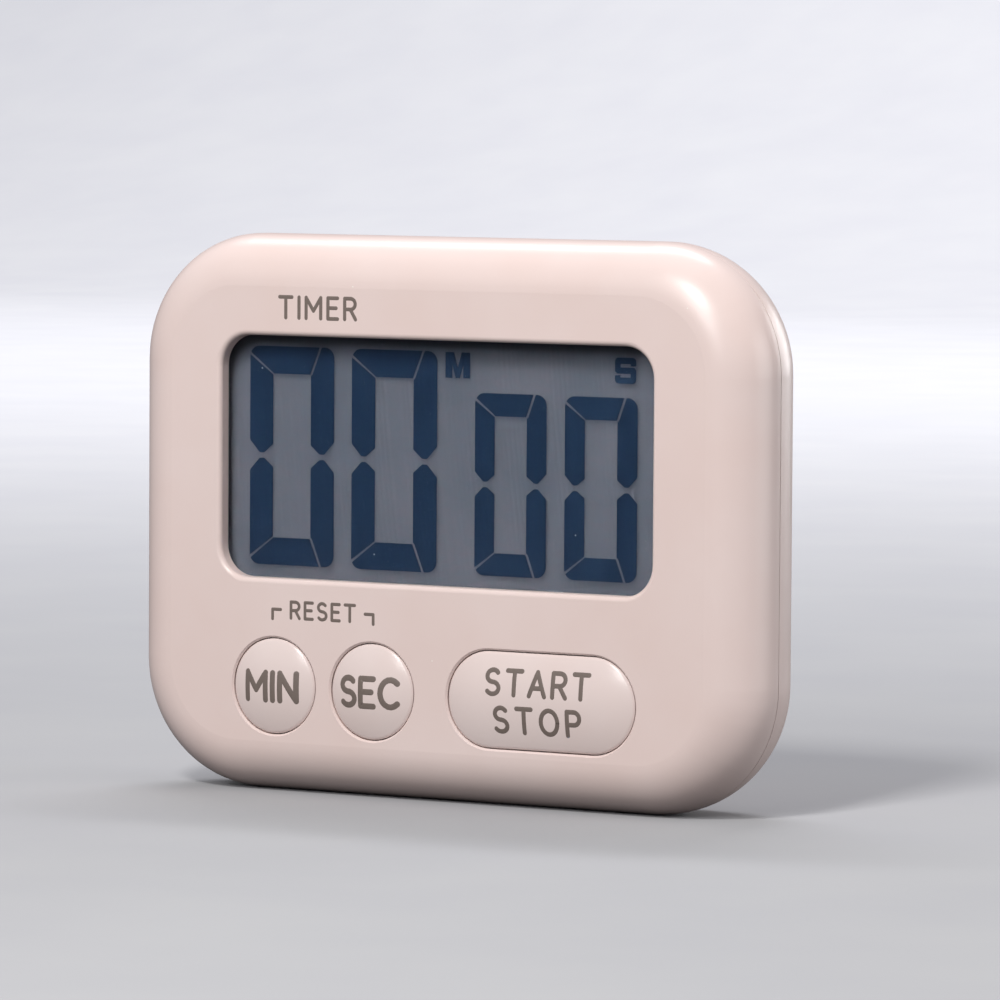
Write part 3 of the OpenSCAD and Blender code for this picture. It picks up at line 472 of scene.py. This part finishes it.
def print_tree(ink):
    """A pen of a given width follows every path, and its ink lies on the target's surface."""
    tree = bpy.data.node_groups.new("pad_print", "GeometryNodeTree")
    for name, kind in (("Paths", "NodeSocketGeometry"), ("Pen Width", "NodeSocketFloat"),
                       ("Ink Thickness", "NodeSocketFloat"), ("Surface", "NodeSocketObject")):
        tree.interface.new_socket(name, in_out="INPUT", socket_type=kind)
    tree.interface.new_socket("Print", in_out="OUTPUT", socket_type="NodeSocketGeometry")
    given = add(tree, "NodeGroupInput").outputs
    half = add(tree, "ShaderNodeMath", {0: given["Pen Width"], 1: 0.5}, operation="MULTIPLY").outputs[0]
    step = add(tree, "ShaderNodeMath", {0: given["Pen Width"], 1: 0.3}, operation="MULTIPLY").outputs[0]
    paths = add(tree, "GeometryNodeResampleCurve", {
        "Curve": given["Paths"], "Length": step}, mode="LENGTH").outputs[0]
    nib = add(tree, "GeometryNodeCurvePrimitiveCircle", {"Resolution": 12, "Radius": half}).outputs[0]
    lines = add(tree, "GeometryNodeCurveToMesh", {
        "Curve": paths, "Profile Curve": nib, "Fill Caps": True}).outputs[0]
    ends = add(tree, "GeometryNodeCurveToPoints", {"Curve": given["Paths"]}, mode="EVALUATED").outputs[0]
    dot = add(tree, "GeometryNodeMeshIcoSphere", {"Radius": half, "Subdivisions": 3}).outputs[0]
    dots = add(tree, "GeometryNodeInstanceOnPoints", {"Points": ends, "Instance": dot}).outputs[0]
    joined = add(tree, "GeometryNodeJoinGeometry")
    for part in (lines, dots):
        tree.links.new(part, joined.inputs[0])
    solid = add(tree, "GeometryNodeRealizeInstances", {0: joined.outputs[0]}).outputs[0]

    place = add(tree, "GeometryNodeInputPosition").outputs[0]
    split = add(tree, "ShaderNodeSeparateXYZ", {0: place}).outputs
    above = add(tree, "ShaderNodeCombineXYZ", {
        "X": split["X"], "Y": -RAY_START, "Z": split["Z"]}).outputs[0]
    target = add(tree, "GeometryNodeObjectInfo", {"Object": given["Surface"]}).outputs["Geometry"]
    hit = add(tree, "GeometryNodeRaycast", {
        "Target Geometry": target, "Source Position": above, "Ray Direction": (0, 1, 0),
        "Ray Length": RAY_START}).outputs["Hit Position"]
    surface_y = add(tree, "ShaderNodeSeparateXYZ", {0: hit}).outputs["Y"]
    pressed = add(tree, "ShaderNodeMath", {0: split["Y"], 1: half}, operation="DIVIDE").outputs[0]
    layer = add(tree, "ShaderNodeMath", {0: pressed, 1: given["Ink Thickness"]},
                operation="MULTIPLY").outputs[0]
    laid_y = add(tree, "ShaderNodeMath", {0: surface_y, 1: layer}, operation="ADD").outputs[0]
    laid = add(tree, "ShaderNodeCombineXYZ", {
        "X": split["X"], "Y": laid_y, "Z": split["Z"]}).outputs[0]
    moved = add(tree, "GeometryNodeSetPosition", {"Geometry": solid, "Position": laid}).outputs[0]
    inked = add(tree, "GeometryNodeSetMaterial", {"Geometry": moved, "Material": ink}).outputs[0]
    add(tree, "NodeGroupOutput", {"Print": inked})
    return tree


def pad_ink():
    """Grey-brown ink: matt, with the fine pinholes of a pad print."""
    material, tree, place = new_material("pad_printing_ink_grey_brown")
    shader = add(tree, "ShaderNodeBsdfPrincipled", {
        "Base Color": mottle(tree, place, 0.12, "#6F625B", "#766A63"),
        "Roughness": uneven(tree, place, 3, 0.45, 0.55), "Normal": grain(tree, place, 0.12, 0.001)})
    add(tree, "ShaderNodeOutputMaterial", {"Surface": shader.outputs[0]})
    return material


PAD_PRINT = print_tree(pad_ink())
INK_MM = 0.02               # thickness of the ink


def print_label(name, strokes_mm, pen_mm, surface, body):
    """Prints strokes, given in mm across and up, on the front of another object."""
    paths = bpy.data.curves.new(name, "CURVE")
    paths.dimensions = "3D"
    for stroke in strokes_mm:
        spline = paths.splines.new("POLY")
        spline.points.add(len(stroke) - 1)
        for point, (x, z) in zip(spline.points, stroke):
            point.co = (x * MM, 0, z * MM, 1)
    drawn = bpy.data.objects.new(name + "_paths", paths)
    bpy.context.scene.collection.objects.link(drawn)
    modifier = drawn.modifiers.new("print", "NODES")
    modifier.node_group = PAD_PRINT
    values = {"Pen Width": pen_mm * MM, "Ink Thickness": INK_MM * MM, "Surface": surface}
    for socket in PAD_PRINT.interface.items_tree:
        if socket.name in values:
            modifier[socket.identifier] = values[socket.name]
    graph = bpy.context.evaluated_depsgraph_get()
    mesh = bpy.data.meshes.new_from_object(drawn.evaluated_get(graph), depsgraph=graph)
    bpy.data.objects.remove(drawn)
    label = bpy.data.objects.new(name, mesh)
    bpy.context.scene.collection.objects.link(label)
    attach(label, body)
    print(name, len(mesh.polygons), "faces")
    return label


# %% Print the labels, with all sizes in mm
def middle_of(node):
    """The middle of a CAD node across and up, in mm."""
    low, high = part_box(node)
    return (low.x + high.x) / 2 / MM, (low.z + high.z) / 2 / MM


key_letter, key_pen = 3.7, 0.82
minute_middle, second_middle = middle_of("minute_button"), middle_of("second_button")
print_label("minute_label", word_paths("MIN", minute_middle, key_letter, 1.15), key_pen,
            caps["minute"], "minute_key")
print_label("second_label", word_paths("SEC", second_middle, key_letter, 1.0), key_pen,
            caps["second"], "second_key")

start_letter, start_pen = 3.2, 0.64
half_row = 2.5      # half the distance between the two lines on the start button
start_middle = middle_of("start_stop_button")
print_label("start_stop_label",
            word_paths("START", (start_middle[0], start_middle[1] + half_row), start_letter, 1.25)
            + word_paths("STOP", (start_middle[0], start_middle[1] - half_row), start_letter, 1.5),
            start_pen, caps["start_stop"], "start_stop_key")

reset_letter, reset_pen = 2.2, 0.45
reset_rise = 10.5           # from the middle of the buttons up to the word
reset_middle = ((minute_middle[0] + second_middle[0]) / 2, start_middle[1] + reset_rise)
reach, tick = 8.1, 1.3      # from the word's middle to a bracket, and a bracket's length
brackets = [[(reset_middle[0] + side * (reach - tick), reset_middle[1]),
             (reset_middle[0] + side * reach, reset_middle[1]),
             (reset_middle[0] + side * reach, reset_middle[1] - tick)] for side in (-1, 1)]
print_label("reset_label", word_paths("RESET", reset_middle, reset_letter, 0.9) + brackets,
            reset_pen, nodes["front_cover"], "case")

title_letter, title_pen = 2.8, 0.52
title_middle = (-18.3, 28.2)
print_label("timer_label", word_paths("TIMER", title_middle, title_letter, 1.15), title_pen,
            nodes["front_cover"], "case")

# %% [markdown]
# ## Studio
#
# The floor is a pale sweep that curves up far behind the timer, so no edge shows. A small lamp hangs
# close above in front, as a kitchen light does: the face grows darker towards its foot, and the rims
# of the buttons and the lip of the display catch a crisp glint. A front fill stands so high that an
# eye level with the display doesn't see it mirrored there. A side card and a rear fill stand behind
# the plane of the face, so they light the sides and the back but not the walls of the display's
# opening. Light that bounces off the floor would wipe out the shade under the case, so the floor
# returns less of it than the eye sees, as if a dark card lay just out of view.


# %% Floor, lamps and sky
def floor_paint():
    """Pale board paint that lights its surroundings less than it shows."""
    material, tree, place = new_material("painted_board_pale")
    shown = add(tree, "ShaderNodeBsdfDiffuse", {"Color": mottle(tree, place, 40, "#ACACAF", "#AFAFB1")})
    bounced = add(tree, "ShaderNodeBsdfDiffuse", {"Color": mottle(tree, place, 40, "#5A5A5C", "#5C5C5E")})
    seen = add(tree, "ShaderNodeLightPath").outputs["Is Camera Ray"]
    paint = add(tree, "ShaderNodeMixShader", {0: seen, 1: bounced.outputs[0], 2: shown.outputs[0]})
    add(tree, "ShaderNodeOutputMaterial", {"Surface": paint.outputs[0]})
    return material


def floor_sweep():
    """A floor that curves up into a wall, as one smooth sheet."""
    floor_z = cad_box[0].z - 0.1 * MM       # a hair lower, so that the case doesn't dip into it
    near, bend, far, top, half_width = -4.0, 1.6, 2.6, 2.4, 5.0
    radius = far - bend
    profile = [(near, floor_z), (bend, floor_z)]
    profile += [(bend + radius * math.sin(t), floor_z + radius * (1 - math.cos(t)))
                for t in (math.radians(5 * i) for i in range(1, 19))]
    profile += [(far, floor_z + top)]
    points = [(x, y, z) for y, z in profile for x in (-half_width, half_width)]
    faces = [(2 * i, 2 * i + 1, 2 * i + 3, 2 * i + 2) for i in range(len(profile) - 1)]
    mesh = bpy.data.meshes.new("floor_sweep")
    mesh.from_pydata(points, [], faces)
    mesh.shade_smooth()
    mesh.materials.append(floor_paint())
    sweep = bpy.data.objects.new("floor_sweep", mesh)
    bpy.context.scene.collection.objects.link(sweep)
    print("the floor lies at", round(floor_z / MM, 2), "mm")


def lamp(name, place, aim, size, power, colour):
    """A square area lamp at place that faces aim."""
    light = bpy.data.lights.new(name, "AREA")
    light.shape = "SQUARE"
    light.size = size
    light.energy = power
    light.color = linear(colour)[:3]
    lit = bpy.data.objects.new(name, light)
    lit.matrix_world = (Matrix.Translation(place)
                        @ (Vector(aim) - Vector(place)).to_track_quat("-Z", "Y").to_matrix().to_4x4())
    bpy.context.scene.collection.objects.link(lit)
    print(name, power, "W")


floor_sweep()
lamp("ceiling_lamp", (0.06, -0.45, 0.42), (0, 0, 0), 0.11, 2.25, "#FFFDFA")
lamp("front_fill", (0.05, -1.35, 0.62), (0, 0, 0), 0.5, 7.3, "#FFFFFF")
lamp("side_card", (0.75, 0.22, 0.12), (0, 0, 0), 0.5, 2.4, "#FFFFFF")
lamp("backdrop_lamp", (-0.6, 0.9, 1.7), (-1.0, 2.4, 0.3), 1.2, 84, "#FBFBFF")
lamp("rear_fill", (0.4, 1.4, 0.25), (0, 0, 0), 0.6, 6, "#FFFFFF")
sky = bpy.data.worlds.new("studio_sky")
sky.use_nodes = True
sky.node_tree.nodes.clear()
add(sky.node_tree, "ShaderNodeOutputWorld", {
    "Surface": add(sky.node_tree, "ShaderNodeBackground", {
        "Color": linear("#F3F5FA"), "Strength": 0.38}).outputs[0]})
bpy.context.scene.world = sky
bpy.context.scene.view_settings.view_transform = "Standard"
bpy.context.scene.cycles.transparent_max_bounces = 24
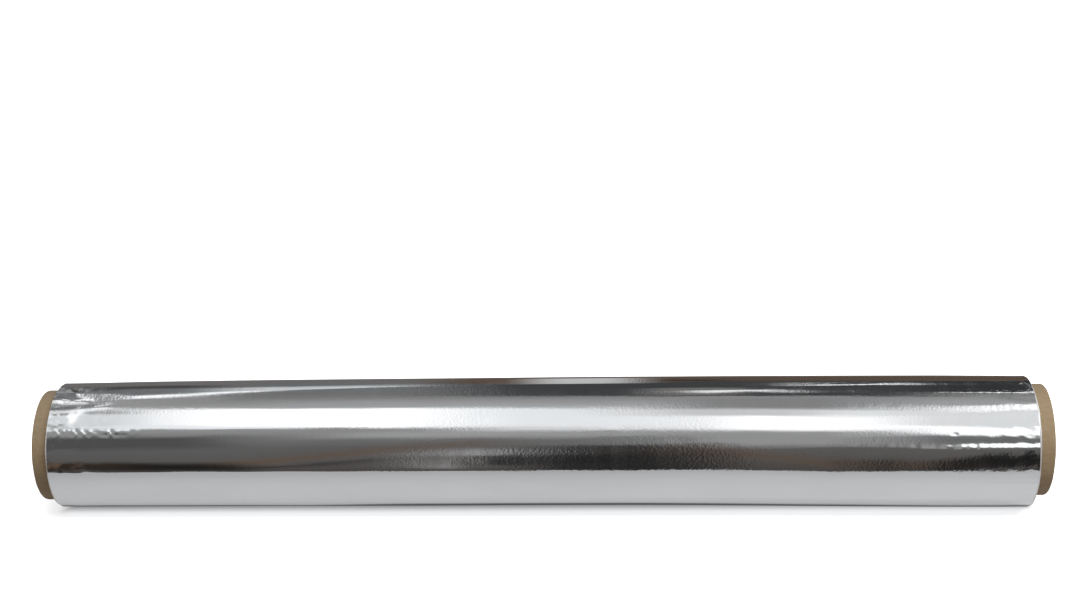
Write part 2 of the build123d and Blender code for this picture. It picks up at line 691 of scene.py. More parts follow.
@dataclass
class FoilWinding:
    """The wound foil: its outermost turn, that turn's loose tail, and the turns below.

    Attributes:
        size: The roll's sizes.
        film: Thickness that the loose tail is drawn with.
        shell: Thickness of the outermost turn's ring.
        wander: How far the turns below stray past the outer ones at each end.
        tail_angle: Where the free edge of the strip lies.
        tail_step: Height of that edge.
        tail_lift: How far the edge stands off where it has puckered.
        tail_sweep: Stretch of the last turn, back from the edge, that lies loose.
        belly: How much thicker the winding is at its fullest than at its ends.
        fullest: Where along the roll it is fullest.
        swelling: How far it stands out there past its nominal radius.
        shoulder: How much the turns draw in close to both ends.
        unroundness: Height of the broad swells that soft turns have.
        tension: Height of the long narrow swells that run along the roll.
        ripple: Height of the crumpling near both ends.
        slump: How far the turns have slipped down at the right end.
        shoulder_reach: How far from the ends the turns draw in.
        crumple_reach: How far from the ends the foil is crumpled.
        flutter_reach: How far from the ends its edge flutters.
        hollow: How much deeper than its shell the outermost turn's ring is closed.
        slack: Gap between that ring and the turns below.
        columns: Points along the outermost turn.
        hidden_columns: Those at each end that close its ring.
        rows: Points around it.
        tail_rows: Points along the loose tail's sweep.
        turns: Turns that show at each end.
        segments: Points around each of those turns.
    """

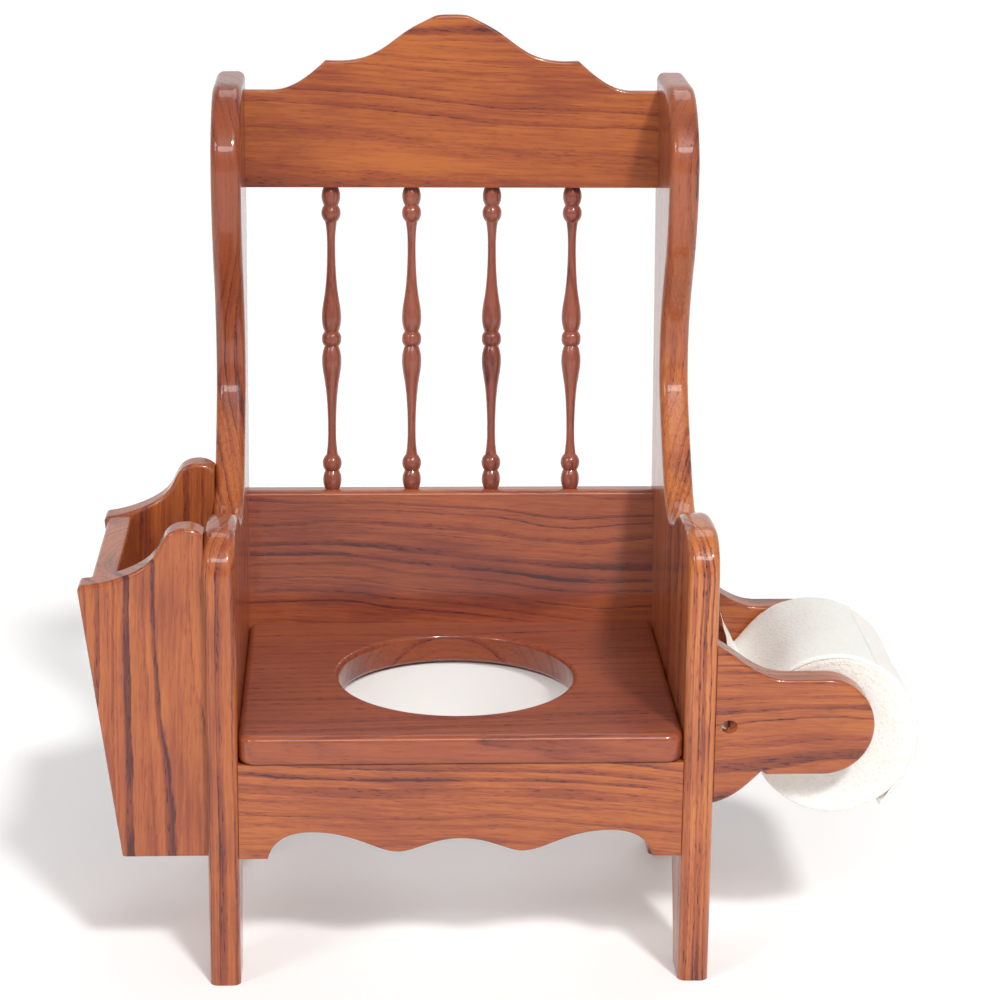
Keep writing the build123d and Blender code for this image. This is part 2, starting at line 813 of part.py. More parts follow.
# ---------------------------------------------------------------- pocket screws of the holder
with BuildPart() as holder_screws:
    for plane in pocket_planes:
        with BuildSketch(plane.offset(pocket_depth - 0.1)):
            Circle(screw_radius - 0.1)
        extrude(amount=pocket_screw_length - pocket_depth)
        with BuildSketch(plane.offset(pocket_depth - 2.1)):
            Circle(3.4)
        extrude(amount=2.0)


# ---------------------------------------------------------------- screws and plugs, by group
with BuildPart() as frame_screw_set:
    add(wood_screws(frame_screws, -half_width, 1))
    add(wood_screws(frame_screws, half_width, -1))

with BuildPart() as frame_plug_set:
    add(button_plugs(frame_screws, -half_width, 1))
    add(button_plugs(frame_screws, half_width, -1))


# ---------------------------------------------------------------- write every piece
save(side_panel(-1), "left_side_panel")
save(side_panel(1), "right_side_panel")
save(seat_bored.part, "seat_board")
save(apron.part, "front_apron")
save(lower_back_bored.part, "lower_back_panel")
save(crest.part, "crest_rail")
for number, x in enumerate(spindle_xs, start=1):
    save(spindle(x), f"spindle_{number}")
save(rack_end_board(rack_front_y, rack_reach), "rack_front_board")
save(rack_end_board(rack_front_y + rack_pitch, rack_rear_reach), "rack_rear_board")
save(rack_outer_board.part, "rack_outer_board")
save(rack_bottom_board.part, "rack_bottom_board")
save(holder_arm(arm_front_y, pocket_planes[0], arm_inner_front), "holder_front_arm")
save(holder_arm(arm_inner_rear, pocket_planes[1], arm_inner_rear), "holder_rear_arm")
save(roller_tube.part, "roller_tube")
save(roller_plunger.part, "roller_plunger")
save(roller_spring.part, "roller_spring")
save(paper_roll.part, "paper_roll")
save(roll_core.part, "roll_core")
save(paper_tail.part, "paper_tail")
save(potty_pan.part, "potty_pan")
save(pan_runner(-1), "pan_runner_left")
save(pan_runner(1), "pan_runner_right")
save(runner_screws.part, "runner_screws")
save(apron_dowel_set.part, "apron_dowels")
save(frame_screw_set.part, "frame_screws")
save(frame_plug_set.part, "frame_plugs")
save(wood_screws(rack_screws, -half_inside, -1), "rack_screws")
save(flush_plugs(rack_screws, -half_inside, -1), "rack_plugs")
save(holder_screws.part, "holder_screws")
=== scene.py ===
import math
import random

import bpy
from mathutils import Matrix, Vector, noise


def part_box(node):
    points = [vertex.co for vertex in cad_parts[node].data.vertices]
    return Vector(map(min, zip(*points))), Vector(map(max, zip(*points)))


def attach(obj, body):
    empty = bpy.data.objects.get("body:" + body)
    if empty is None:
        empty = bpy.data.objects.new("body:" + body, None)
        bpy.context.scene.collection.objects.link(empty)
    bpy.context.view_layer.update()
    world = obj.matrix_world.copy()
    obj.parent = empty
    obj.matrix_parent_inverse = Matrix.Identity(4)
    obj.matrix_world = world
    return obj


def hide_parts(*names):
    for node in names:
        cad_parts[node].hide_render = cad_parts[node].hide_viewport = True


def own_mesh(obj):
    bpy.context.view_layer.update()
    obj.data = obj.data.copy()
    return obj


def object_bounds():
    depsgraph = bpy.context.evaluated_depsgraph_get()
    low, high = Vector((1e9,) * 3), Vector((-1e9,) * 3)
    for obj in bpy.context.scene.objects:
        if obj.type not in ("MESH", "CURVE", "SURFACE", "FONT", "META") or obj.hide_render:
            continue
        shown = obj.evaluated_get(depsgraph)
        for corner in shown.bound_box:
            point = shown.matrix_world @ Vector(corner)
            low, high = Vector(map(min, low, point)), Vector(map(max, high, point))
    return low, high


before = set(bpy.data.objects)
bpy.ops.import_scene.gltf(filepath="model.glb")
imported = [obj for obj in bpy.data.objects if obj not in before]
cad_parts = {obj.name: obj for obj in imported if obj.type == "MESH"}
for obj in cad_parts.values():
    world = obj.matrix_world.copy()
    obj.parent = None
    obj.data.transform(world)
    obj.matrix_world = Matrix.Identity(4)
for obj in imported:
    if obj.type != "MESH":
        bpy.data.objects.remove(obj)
cad_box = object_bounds()

X, Y, Z = Vector((1, 0, 0)), Vector((0, 1, 0)), Vector((0, 0, 1))
RAKE = math.radians(6.5)
UP_BACK = Vector((0, math.sin(RAKE), math.cos(RAKE)))
THROUGH_BACK = Vector((0, math.cos(RAKE), -math.sin(RAKE)))


def middle(node):
    low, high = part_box(node)
    return (low + high) / 2


# ---------------------------------------------------------------- short calls for materials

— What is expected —
Make an exact transcription of the lines from the line with "depsgraph = bpy.context.evaluated_depsgraph_get()" through the line with "shown = obj.evaluated_get(depsgraph)", inclusive, omitting all others.

— Answer to this exercise —
    depsgraph = bpy.context.evaluated_depsgraph_get()
    low, high = Vector((1e9,) * 3), Vector((-1e9,) * 3)
    for obj in bpy.context.scene.objects:
        if obj.type not in ("MESH", "CURVE", "SURFACE", "FONT", "META") or obj.hide_render:
            continue
        shown = obj.evaluated_get(depsgraph)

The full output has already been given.